Shuttle program managers were scheduled to meet Tuesday and Wednesday at the Kennedy Space Center for a quarterly budget review. The final missions on NASA's shuttle manifest are critical flights to deliver spare parts and supplies to the International Space Station and NASA managers don't want to risk losing one because money that could have helped cope with technical problems or launch delays had been diverted to building hardware for flights that are not expected to be approved.
"It's not cut and dried," said the NASA manager. "Even though we're going to start ramping back down again, we still haven't really lost capability. I've still got this hardware sitting around and if someone has some great idea this summer that we want to go do this and they give us a ton of money, we could probably figure out a way to get the thing flying again. But we can't protect for that option."

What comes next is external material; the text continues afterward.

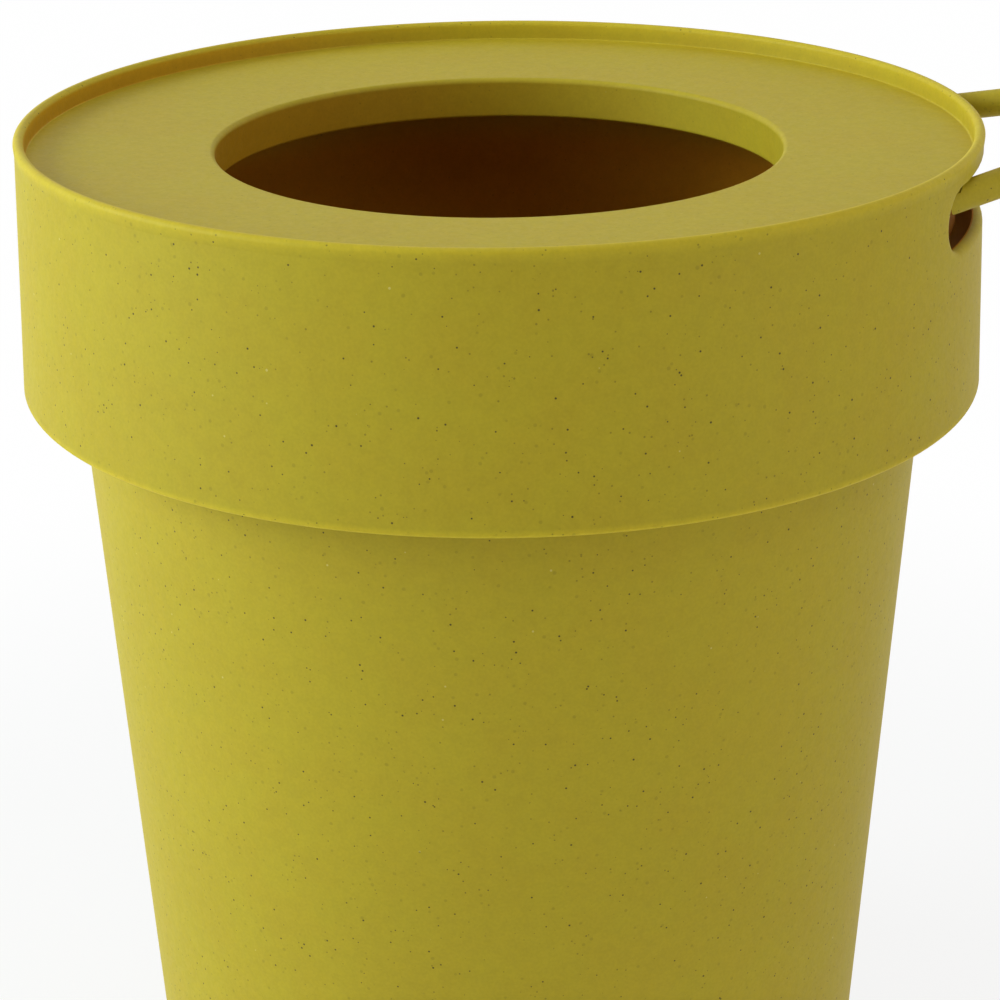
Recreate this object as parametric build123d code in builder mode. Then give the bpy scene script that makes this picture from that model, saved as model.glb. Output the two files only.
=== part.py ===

In his email last week, Shannon said "here is our dilemma: Do we keep up the 'do not preclude' strategy, spending at a level that is inconsistent with our current budget line, in the hopes that someone will come along with additional funding to allow us to fly the full manifest? Or do we make the difficult decisions to cut core future capability in order to fly the current manifest within our current budget marks?"
After stating his position that NASA must protect the existing manifest in the absence of any concrete political support and funding for extending shuttle operations, he said "unfortunately, it will be extraordinarily painful to let go of the team members that have ensured our success for 28 years - the testing teams, the manufacturing teams, the teams that integrate, ship and assemble the most complex and capable rocket in history.
"I ask that you put aside the emotions, and concentrate on what is known," Shannon concluded. "We have a limited budget and a clear mission - fly through STS-134 (the final shuttle mission) safely and successfully."